Anyway, all week I’ve been thinking about endings like this.  What does one make of an ending that is purposefully unsatisfying? Richard Strauss is generally considered less forward looking than his contemporary Gustav Mahler, but Strauss’s endings always seem to acknowledge that life is messy and difficult, and always will be. Don Juan, one of the most exciting pieces ever, has a completely nihilistic and frustrating conclusion. Of the tone poems, only Eulenspiegel really has a wham-bam ending, but it’s a  joke of a wham-bam ending because the protagonist is already dead. Mahler always looks conflict and ambivalence in the eye within pieces, but his endings are never anything but totally conclusive. Mahler seems to need to find complete closure at the end of every work, while Strauss and gal often need to avoid it.

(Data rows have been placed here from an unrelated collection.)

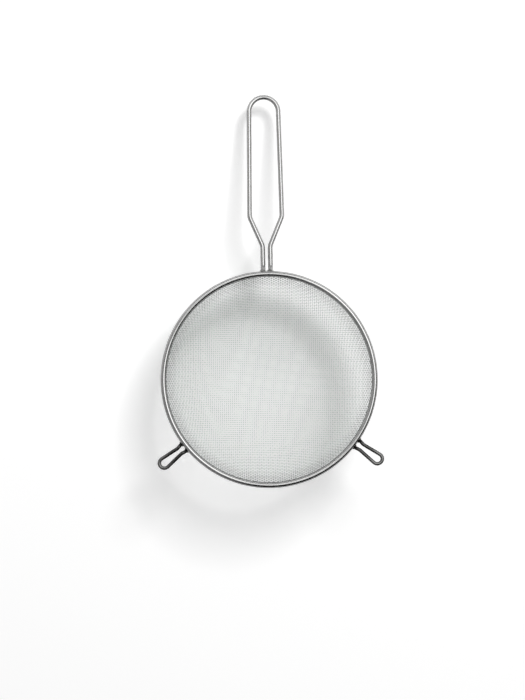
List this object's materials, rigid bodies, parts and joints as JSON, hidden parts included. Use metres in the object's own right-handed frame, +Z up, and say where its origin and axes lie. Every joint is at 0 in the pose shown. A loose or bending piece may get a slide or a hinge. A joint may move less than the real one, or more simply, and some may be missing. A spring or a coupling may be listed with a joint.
{
  "type": "mesh strainer",
  "caption": "Round-bottomed wire mesh strainer with a rolled steel rim, a bent-wire loop handle and two wire rest ears.",
  "frame": {"origin": "inside top of the handle's hanging loop, at the wire's mid-plane", "axes": "+Z up along the handle, -Y out of the bowl's open side, +Y towards the bulging side, +X to the right seen from the open side"},
  "size_m": [0.188, 0.065, 0.326],
  "materials": {
    "rim_band": "polished stainless steel strip",
    "rim_core_wire": "drawn steel wire",
    "mesh_warp": "bright stainless steel wire",
    "mesh_weft": "bright stainless steel wire",
    "handle_wire": "satin drawn stainless steel wire",
    "handle_welds": "dull weld metal",
    "ear_left": "drawn stainless steel wire, dulled dark by heat",
    "ear_right": "drawn stainless steel wire, dulled dark by heat",
    "ear_welds": "burnt weld metal"
  },
  "bodies": {
    "root": {"rim_band": "rim_band", "rim_core_wire": "rim_core_wire", "mesh_warp": "mesh_warp", "mesh_weft": "mesh_weft", "handle_wire": "handle_wire", "handle_welds": "handle_welds", "ear_left": "ear_left", "ear_right": "ear_right", "ear_welds": "ear_welds"}
  },
  "joints": []
}
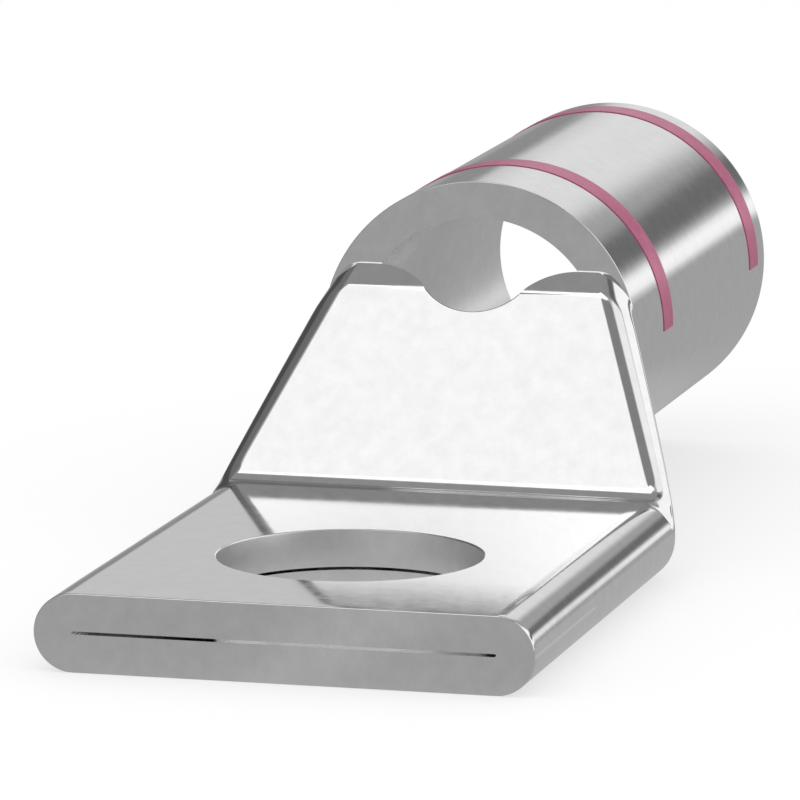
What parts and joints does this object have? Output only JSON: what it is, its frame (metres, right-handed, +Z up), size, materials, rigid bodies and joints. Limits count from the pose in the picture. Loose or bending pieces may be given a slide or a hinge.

Beethoven’s Serioso Quartet, op 95, seems similar to the Gal. The ending is just an empty bit of silliness after much anger and pathos. What other works end by pushing the listener away, rather than embracing, enthralling or overpowering them right to the last note? What do we learn from a work that hints at the answers to life’s most troubling questions, but ultimately tells us to sod off and look for them ourselves?

 

_______________

Update- After some investigations from the Gal archives, we have been able to slightly fill out the history of the works performing history:

“The performances listed on the web-site are the only ones that we have any information about. As you can see, they were all in Britain, and we have no record of any performance anywhere else. The piece was commissioned by, and dedicated to, the London-based Viola d’Amore Society. The first performance in 1972 was a private one at the Austrian Institute in London, and the first public performance in 1973 was at the Society. These two performances were with viola d’amore rather than ‘plain old viola’; the other two were with viola. The 1985 performance (again at the Austrian Institute) was only of the first movement, so it hardly counts as a performance. So it looks as though there have actually only been two proper public performances.”